For most of us - who are investing for the medium to long-term, rather than trying to make a quick buck from short-term movements - the outcome of this election is unlikely to have a major effect on our investments. However, there may be some short-term gains to be made by guessing who will be in Number 10 on 6 May.

A Labour win?

* Markets: With a Labour victory expected, there is unlikely to be any change in the markets on the day after the election.

* Sectors that could be better off: A greater spend on housing would be likely to help prop up the housebuilders at a time when demand for residential property looks to be on the turn.

* Sectors that could be worse off: A windfall tax on oil companies is looking an increasingly likely prospect, with Labour the most likely party to introduce this. Banks could be another target, and are now certain to be stripped of the billions of unclaimed assets in dormant bank accounts.

A Tory win?

* Markets: History suggests that a surprise Conservative victory would send the markets sharply upwards on the day after the election.
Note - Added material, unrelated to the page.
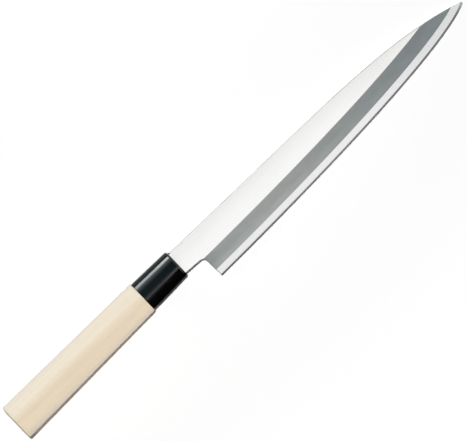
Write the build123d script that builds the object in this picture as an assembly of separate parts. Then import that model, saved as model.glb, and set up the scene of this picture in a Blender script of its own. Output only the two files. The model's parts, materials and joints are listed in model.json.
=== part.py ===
from build123d import *
import math
import os

os.makedirs("parts", exist_ok=True)

# A yanagiba: a long single-bevel slicing knife, in a wooden handle of chestnut section.
#
# Each piece is drawn in the blade's own frame, in millimetres. X runs from the ferrule's front
# face to the tip. Y runs from the cutting edge to the spine, and is zero midway across the neck.
# Z runs from the hollow-ground back face up through the blade's thickness. At the end, the whole
# knife is laid down as it lies on a table, on the grip and on its edge near the tip.

# Blade outline
blade_length = 210.0
neck_length = 12.55
neck_height = 13.65
neck_flare = 0.645
heel_depth = 14.07
heel_slant = 0.55
heel_round = 2.6
tip_drop = 11.775
tip_round = 0.9
tip_rounded_off = 1.36
spine_straight_share = 0.328
# How far along each curve its two middle control points lie, and how far across.
edge_control_shares = ((0.3, 0.031), (0.897, 0.236))
spine_control_shares = ((0.512, 0.0), (0.749, 0.03))

# Blade thickness and grinds
spine_thickness = 3.0
tip_thickness = 2.0
hard_steel_thickness = 1.1
hard_steel_tip_thickness = 0.915
bevel_width = 13.4
bevel_land = 0.25
micro_bevel_width = 0.53
micro_bevel_tip_width = 1.33
edge_land = 0.04
spine_chamfer = 0.35
hollow_depth = 0.25
hollow_edge_rim = 1.2
hollow_spine_rim = 2.2
hollow_heel_margin = 2.5
hollow_tip_margin = 12.0
hollow_station_shares = (0.0, 0.25, 0.5, 0.7, 0.85, 1.0)
bevel_station_shares = (0.0, 0.1, 0.25, 0.4, 0.55, 0.7, 0.82, 0.9, 0.96, 1.0)

# Tang
tang_length = 86.0
tang_root_height = 9.4
tang_end_height = 5.0

# Handle
handle_length = 122.65
handle_axis_lift = 0.23
handle_axis_drop = 2.2
butt_height = 21.9
butt_thickness = 18.4
grip_front_height = 19.6
grip_front_thickness = 16.2
butt_round = 0.8
grip_front_round = 0.5
grip_ridge_round = 1.2

# Ferrule
ferrule_length = 26.15
ferrule_front_height = 17.05
ferrule_front_thickness = 14.2
ferrule_step = 0.7
ferrule_wall = 1.5
ferrule_front_wall = 2.5
ferrule_front_round = 1.3
ferrule_back_round = 0.2
ferrule_ridge_round = 0.4
tenon_gap = 0.4

# Resin
seal_gap = 0.35
seal_corner_length = 1.1
seal_corner_height = 0.7
fill_gap = 0.5

# The chestnut section's shape, as shares of its height and of its reach to either side.
back_reach_share = 0.48
ridge_reach_share = 1 - back_reach_share
ridge_height_share = -0.1
round_share = 0.5523
above_ridge_shares = ((0.5, 0.6), (0.22, 0.95))
below_ridge_shares = ((-0.3, 0.83), (-0.5, 0.55))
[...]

* Sectors that could be better off: The Conservatives' commitment to spend £2.7bn more on the defence budget than Labour would provide a boost for this sector. Proposed tax cuts could help boost consumer spending and prop up the retail sector.

* Sectors that could be worse off: The Conservatives have been strongly opposed to many of the recent Labour proposals to liberalise the gaming industry.

Hung result?

* Markets: The prospective uncertainty of a hung parliament would probably send markets lower on the day after the election.

* Sectors that could be better off: With a greater focus on the environment than the other parties, the Liberal Democrats would provide more money for companies that develop sustainable energy sources.

* Sectors that could be worse off: If the Lib Dems were part of a coalition government, they would push to introduce 50 per cent income tax for those earning over £100,000. This could accelerate the slowdown in consumer spending, hitting the retail and service industries.